Blake nodded. “What about oxygen to the brain?”
“Suffocation, in layman’s terms,” Stavely said. “It can be done without leaving much evidence. Classic thing would be an old person, wasted and weak, gets a pillow held over the face. Pretty much impossible to prove. But this isn’t an old person. She’s young and strong.”
Reacher nodded. He had suffocated a man once, way back in his long and checkered career. He had needed all of his considerable strength to hold the guy’s face down on a mattress, while he bucked and thrashed and died.
“She’d have fought like crazy,” he said.
“Yes, I think she would,” Stavely said. “And look at her. Look at her musculature. She wouldn’t have been a pushover.”
Reacher looked away instead. The room was silent and cold. The awful green paint was everywhere.
“I think she was alive,” he said. “When she went in the tub.”
“Reasoning?” Stavely asked.
“There was no mess,” Reacher said. “None at all. The bathroom was immaculate. What was she, one twenty? One twenty-five?
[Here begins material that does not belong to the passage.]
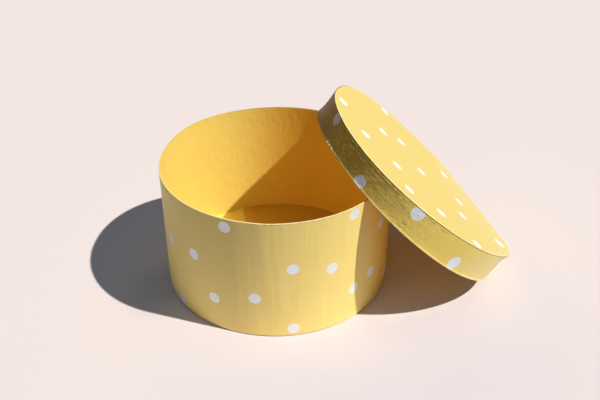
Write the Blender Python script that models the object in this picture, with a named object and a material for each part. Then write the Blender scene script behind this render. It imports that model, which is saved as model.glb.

Hell of a dead weight to heave into the tub without making some kind of a mess.”
“Maybe he put the paint in afterward,” Blake said. “On top of her.”
Reacher shook his head. “It would have floated her up, surely. It looks like she slipped right in there, like you get into a bath. You know, you point your toe, you get under the water.”
“We’d need to experiment,” Stavely said. “But I think I agree she died in the tub. The first three, there was no evidence they were touched at all. No bruising, no abrasions, no nothing. No postmortem damage either. Moving a corpse usually damages the ligaments in the joints, because there’s no muscle tension there to protect them. At this point, my guess is they did whatever they did strictly under their own power.”
“Except kill themselves,” Harper said.
Stavely nodded. “Suicide in bathtubs is pretty much limited to drowning while drunk or drugged, or opening your veins into warm water. Obviously, this isn’t suicide.”